Some of what I’m about to say might seem to you like I’m basically repeating my season 2 review word for word, with a few extra superlatives thrown in. Let it be known that a part of me gets this. It’s pretty befuddling, as a writer, to open a blank document and realize you don’t have that many new words to say, so you just have to find a way to re-use the old ones.
It’d be infinitely easier if I had something negative to say about 12 Monkeys. It would even be helpful to be able to compare this show with another one, draw a parallel between how two different shows have handle x or y. But the truth is, I can’t. 12 Monkeys stands pretty much alone in most of the things I’m about to say, and that’s what makes the fact that it took so long for me to discover it so… infuriating.
How does a gem of a show like this one escape the general consciousness? How have we all been sleeping on what is, perhaps, one of the best shows ever? How do we constantly praise sci-fi that only does half of what 12 Monkeys attempts to do?
This isn’t really the place and time to go into the realities of promoting TV, but if there’s any fairness in the world, 12 Monkeys will develop the kind of loving, cult-following lesser shows like The X-Files or Fringe have.

Part of the reason 12 Monkeysworks as well as it does, and something that is clearer in season 3 than it ever was before, is because the show understands the intricacies of writing good characters. I already wrote an entire article about this, but I did that before I had finished season 3 and could use Athan Cole as further example of my point, so if you will allow me to revisit the idea, I have a few things to add.
Athan Cole is introduced as a villain. Not just a villain, the villain. It matters little that he ends up not being The Witness, because throughout most of the time we know him, Athan seems to be walking the path that has been preordained for him. He might not want to be The Witness, but he still makes a lot of questionable decisions in his journey toward not being the big bad we expected.

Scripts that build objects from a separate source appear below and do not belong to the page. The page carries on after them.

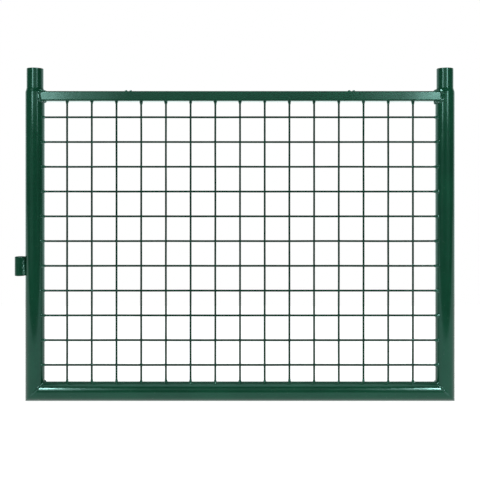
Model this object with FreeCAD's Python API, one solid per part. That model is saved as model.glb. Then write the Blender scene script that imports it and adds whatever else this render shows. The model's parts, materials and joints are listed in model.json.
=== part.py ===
import FreeCAD, Part
import math
import os

# Lower section of a steel mesh gate for a livestock pen, hung at its left side.
#
# Axes: +Z is up, +X runs from the hinge towards the latch side, and the mesh is
# nearer the -Y face. The origin is on the hinge axis, at the mouth of the hinge
# barrel's blind hole, which is the barrel's lower face. Lengths are in millimetres.

Vector = FreeCAD.Vector
UP = Vector(0, 0, 1)
ALONG_X = Vector(1, 0, 0)

# --- Frame of round tube ------------------------------------------------------
overall_width = 870.0        # over the outsides of the two uprights
overall_height = 674.0       # from under the bottom rail to the top of a spigot
tube_radius = 19.0           # 38 mm tube
tube_wall = 2.0

# --- Spigots: the swaged upper ends of the uprights ---------------------------
spigot_radius = 16.7         # slides into the 34 mm bore of another 38 mm tube
spigot_length = 40.0
spigot_lip = 1.5             # rounding of the spigot's upper rim
shoulder_length = 8.0        # taper from the tube down to the spigot

# --- Top rail of box tube -----------------------------------------------------
rail_height = 20.0
rail_depth = 30.0
rail_wall = 1.5
rail_corner = 3.0            # outside corner radius of the box tube
rail_top_above_bottom = 627.0

# --- Welded mesh --------------------------------------------------------------
wire_radius = 2.0
mesh_pitch = 50.0
horizontal_count = 11
vertical_count = 15
first_horizontal = 74.5      # lowest horizontal wire above the frame's underside
mesh_plane_y = -6.0          # where the two layers of wire touch

# --- Hinge barrel -------------------------------------------------------------
barrel_radius = 11.0
barrel_length = 38.0
barrel_edge = 0.8            # rounding of the barrel's two outer edges
bore_radius = 6.5            # for a 12 mm pintle
bore_depth = 30.0            # length of the hole's straight wall
drill_point_angle = 118.0    # of the cone at the blind end
barrel_above_bottom = 254.0  # barrel's lower face above the frame's underside

# --- Welds --------------------------------------------------------------------
mitre_bead_radius = 3.4
mitre_bead_sink = 1.9        # how far the bead's centre line lies under the tube's surface
mitre_ground_margin = 9.0    # length of joint at the outer corner that is ground flush
rail_bead_size = 2.6
hinge_bead_radius = 4.5
hinge_bead_y = 7.5
hinge_bead_x = 10.6
hinge_bead_margin = 2.0      # the bead stops this far short of the barrel's ends
wire_bead_foot = 4.4         # radius of a wire's weld at the tube
wire_bead_neck = 2.3         # radius of the same weld out on the wire
wire_bead_length = 7.0       # reach of the weld from the tube's surface
wire_bead_sink = 2.5         # how far the weld's cone starts inside the tube

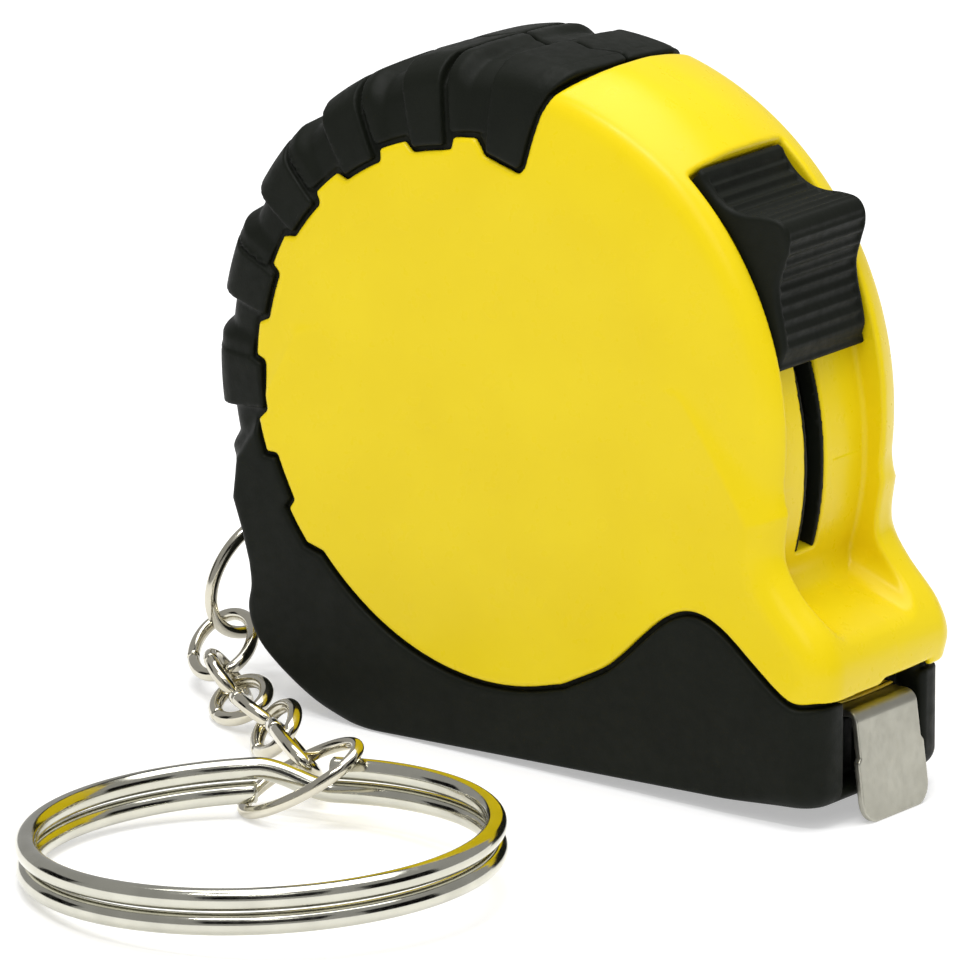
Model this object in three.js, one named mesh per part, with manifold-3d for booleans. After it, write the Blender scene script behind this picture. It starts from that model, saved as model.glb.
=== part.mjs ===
// Mini key-chain tape measure: yellow case in two halves with black tread bumpers, a thumb lock,
// a spring reel with a steel blade and end hook, and a chain with a split ring.
// Millimetres. +X points out of the mouth, +Z up, Y runs along the reel's axis.
// The origin is on the flat underside, below the reel's axis, at mid thickness.
import * as THREE from 'three';
import { mergeVertices } from 'three/addons/utils/BufferGeometryUtils.js';
import Module from 'manifold-3d';

const wasm = await Module();
wasm.setup();

// ---- driving dimensions -------------------------------------------------------------------
const HALF = 7.6;                               // half the thickness of the case
const REEL = new THREE.Vector2(0, 22.25);       // reel axis in the XZ plane
const RIM = 21.9;                               // outer radius of the yellow rim
const BASE_FRONT = 24.6;
const NOSE_FRONT = 25.1;
const SPLIT = 0.5;                              // parting plane of the two halves
const SEAM = 0.05;                              // half the gap at the parting plane
const CORE_RIM = 19.6;                          // outer radius of the shell below the tread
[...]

Yet, Athan is never an easy character to hate. Part of that is, of course, because he is Athan Cole, and this has been, in many respects, the journey of his parents, so there’s a desire to sympathize with him, to believe he can change, if not for us, for James and Cassandra. For their sake. But that level of sympathy can only take you so far, which is why the show makes another brilliant decision when it comes to Athan.
They show us who he is.
Empathizing by proxy is never as powerful as the empathy you feel for a character you grow to understand. An episode like 12 Monkeys 3×09, “Thief,” might feel out of place in any other show, but here it works perfectly to tie every piece of the puzzle – both plot and characterization wise, so that when Athan makes the decision he makes, we feel both pain and happiness, both pride and rage.
He did all he did, after all, for love. Romantic love first, familial love second, but all he did was because of love.

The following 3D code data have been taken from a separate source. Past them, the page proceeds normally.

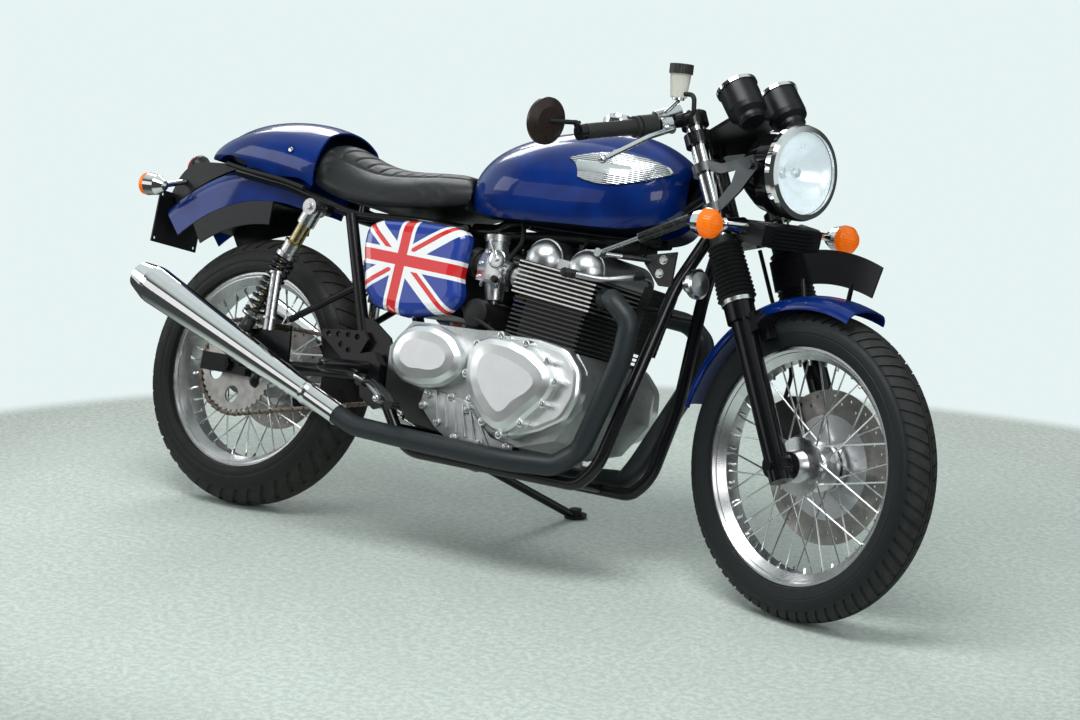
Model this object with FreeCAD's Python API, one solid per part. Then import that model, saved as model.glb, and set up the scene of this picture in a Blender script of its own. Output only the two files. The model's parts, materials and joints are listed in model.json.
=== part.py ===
"""Cafe racer motorcycle, parked on its side stand.

Everything is modelled on an upright bike: +X forward, +Y to the rider's left, +Z up, with
x = 0 at the rear axle.  The last step leans the whole bike onto its side stand, sets both
tyres on the floor and puts the origin at the middle of the floor under it.
Lengths are in millimetres and angles in degrees.
"""
import FreeCAD, Part
import math
import os

from FreeCAD import Placement, Rotation, Vector

# ---------------------------------------------------------------- driving dimensions
# Chassis geometry
WHEELBASE = 1490.0
RAKE = 26.7
FORK_OFFSET = 58.0
FORK_HALF_SPREAD = 95.0
LEAN = 17.0
REST_STEER = -16.0
STEER_LOCK = 30.0

# Wheels and tyres
FRONT_TYRE_R = 318.0
FRONT_TYRE_W = 100.0
FRONT_RIM_R = 243.5
FRONT_RIM_W = 76.0
FRONT_SPOKES = 36
REAR_TYRE_R = 318.0
REAR_TYRE_W = 130.0
REAR_RIM_R = 231.0
REAR_RIM_W = 102.0
REAR_SPOKES = 40
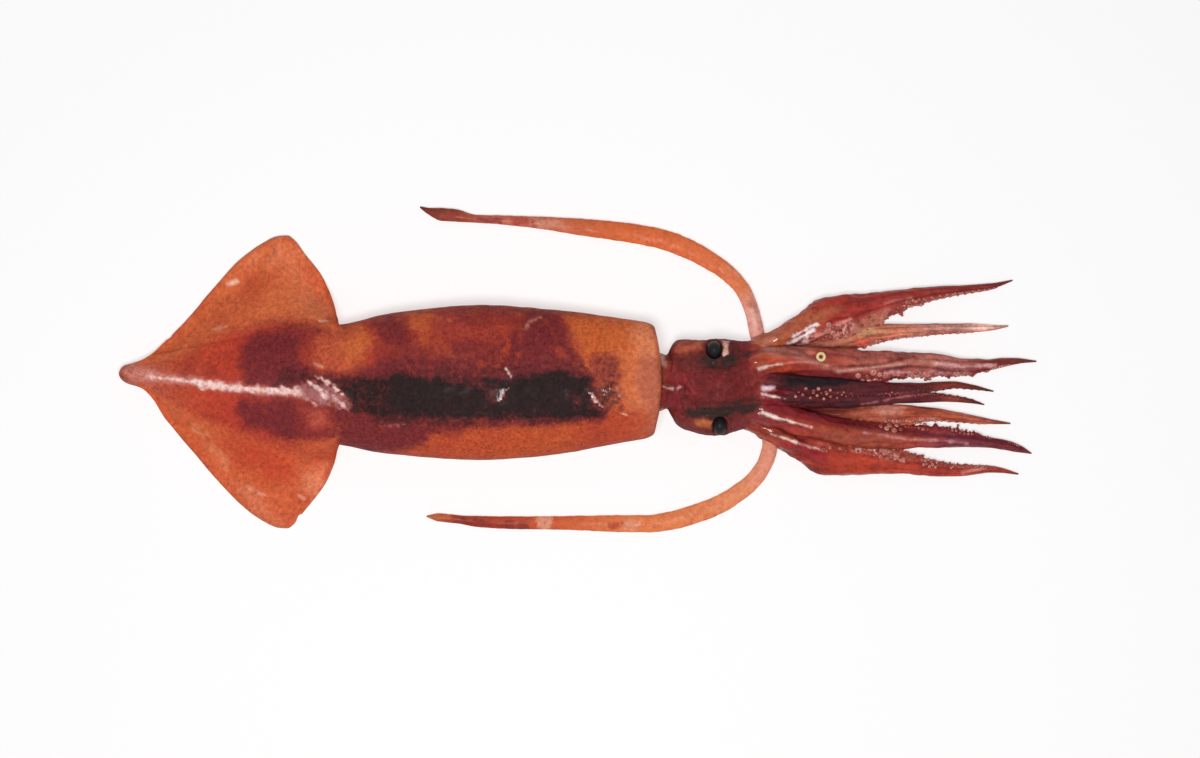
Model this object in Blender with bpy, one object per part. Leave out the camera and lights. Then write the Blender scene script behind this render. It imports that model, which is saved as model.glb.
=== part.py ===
"""A whole raw flying squid, laid belly down with its arms forward and its tentacles folded back.

Every length, place and outline below is a share of the mantle's length, the way squid are measured.
x runs from the tail's point (0) over the mantle's front edge (1) to the arm tips, +y is the squid's
left side, and z is the height over the surface it lies on. The finished part has its origin at the
middle of its footprint.
"""

import math

import bmesh
import bpy
from mathutils import Vector

MANTLE_LENGTH = 0.250
COLLECTION_NAME = "raw_squid"

# Mantle: (station, value) knots.
MANTLE_HALF_WIDTH = (
    (0.0, 0.0035), (0.004, 0.0105), (0.011, 0.016), (0.023, 0.0205), (0.041, 0.0255), (0.085, 0.039),
    (0.188, 0.075), (0.29, 0.097), (0.40, 0.109), (0.51, 0.131), (0.67, 0.1433), (0.80, 0.134),
    (0.93, 0.115), (0.98, 0.1085), (1.0, 0.104),
)
FIN_REACH = (
    (0.023, 0.02), (0.041, 0.0275), (0.063, 0.045), (0.085, 0.072), (0.129, 0.121), (0.174, 0.174),
    (0.218, 0.222), (0.262, 0.2555), (0.295, 0.2695), (0.310, 0.2705), (0.324, 0.2615), (0.340, 0.2405),
    (0.379, 0.1885), (0.396, 0.1525), (0.407, 0.1235), (0.420, 0.1105),
)
MANTLE_TOP = (
    (0.0, 0.024), (0.011, 0.033), (0.041, 0.044), (0.129, 0.066), (0.29, 0.104), (0.42, 0.128),
    (0.55, 0.146), (0.68, 0.152), (0.80, 0.147), (0.93, 0.137), (1.0, 0.130),
)
MANTLE_BELLY = ((0.0, 0.016), (0.011, 0.008), (0.041, 0.003), (0.085, 0.0), (1.0, 0.0))
MANTLE_SWAY = (
    (0.0, 0.0176), (0.041, 0.0166), (0.063, 0.013), (0.085, 0.0055), (0.129, 0.002), (0.36, 0.002),
    (0.42, -0.0035), (0.55, -0.0005), (0.80, 0.002), (1.0, 0.005),
)
WIDEST_LEVEL = 0.42
BELLY_FLATNESS = 1.12
FIN_ROOT_ANGLE = 30.0
FIN_ROOT_THICKNESS = 0.026
FIN_EDGE_HEIGHT = 0.0045
MANTLE_WALL = 0.015
COLLAR_SETBACK = 0.014
COLLAR_DEPTH = 0.035

# Head, from the end of the neck inside the mantle to the root of the arms.
HEAD_HALF_WIDTH = (
    (0.970, 0.050), (0.990, 0.062), (1.008, 0.060), (1.020, 0.071), (1.042, 0.083), (1.087, 0.0875),
    (1.110, 0.0885), (1.153, 0.081), (1.183, 0.083), (1.220, 0.074), (1.257, 0.052), (1.300, 0.016),
)
HEAD_TOP = (
    (0.970, 0.092), (1.008, 0.106), (1.042, 0.121), (1.087, 0.129), (1.130, 0.126), (1.165, 0.112),
    (1.200, 0.088), (1.240, 0.066), (1.300, 0.046),
)
HEAD_BELLY = ((0.970, 0.022), (1.008, 0.016), (1.042, 0.0), (1.220, 0.0), (1.300, 0.016))
HEAD_SWAY = ((0.970, 0.001), (1.020, 0.0), (1.087, -0.0083), (1.153, -0.004), (1.300, -0.009))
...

We don’t always have to understand love to do things in its name. At first glance Ramse doing everything he did for a child he just met seems as ridiculous as Athan’s final sacrifice in the name of the parents he shunned for so long. But love isn’t always black and white, easy to comprehend, or easy to explain. And deep down, despite the beautifully crafted plot and the amazingly real characters, the real message of this show is and has always been about love.
The things we do in its name, and the things we sacrifice for it.
Ironically, the big reveal of season 3 is that the real villain of this show is and has always been, Olivia, the only person in this show who seems to not be guided by love. This is, of course, and oversimplification. We don’t know all about Olivia’s backstory, and there is likely some perversion of the idea of love that led her to who she is now, but unlike Athan and Ramse, Olivia isn’t doing things because of love, and that makes her the only true villain in the show.
Well, that, and it makes her the only person we have been able to consistently root against.
That’s not a dig, not at all. That’s a compliment. One of my favorite things about TV – and it doesn’t happen as often as it should – is the feeling of being outmatched. I watch a lot of TV, and dissect a lot of TV, so yes, I appreciate a show that can actually surprise me as much as the next person, but you know what I really, really appreciate even more than that?

A show that doesn’t really need me, doesn’t need its fans. At least, not to remind them of who they are.
There are very few things as frustrating for fans as thinking that you love a show more than the people behind it, that you understand it better, that you have higher expectations for it than the people who actually make the decisions. I have felt like that about many a show I’ve watched in my life, but the feeling hasn’t even come close to existing in my 12 Monkeys binge-watch.
In fact, the only reason I bring it up is because, in this show, everything happens for a reason. And that reason is that yes, the writers are smarter than us, and yes, this really is a labor of love, and truly, the only thing that makes sense, as you watch it, the only possible reaction to it is …to love the show as much as they love it. To appreciate it as much as they do.
They’ve earned it, and just as importantly, we, as viewers, have earned a show like 12 Monkeys.
12 Monkeys is available to stream on Hulu.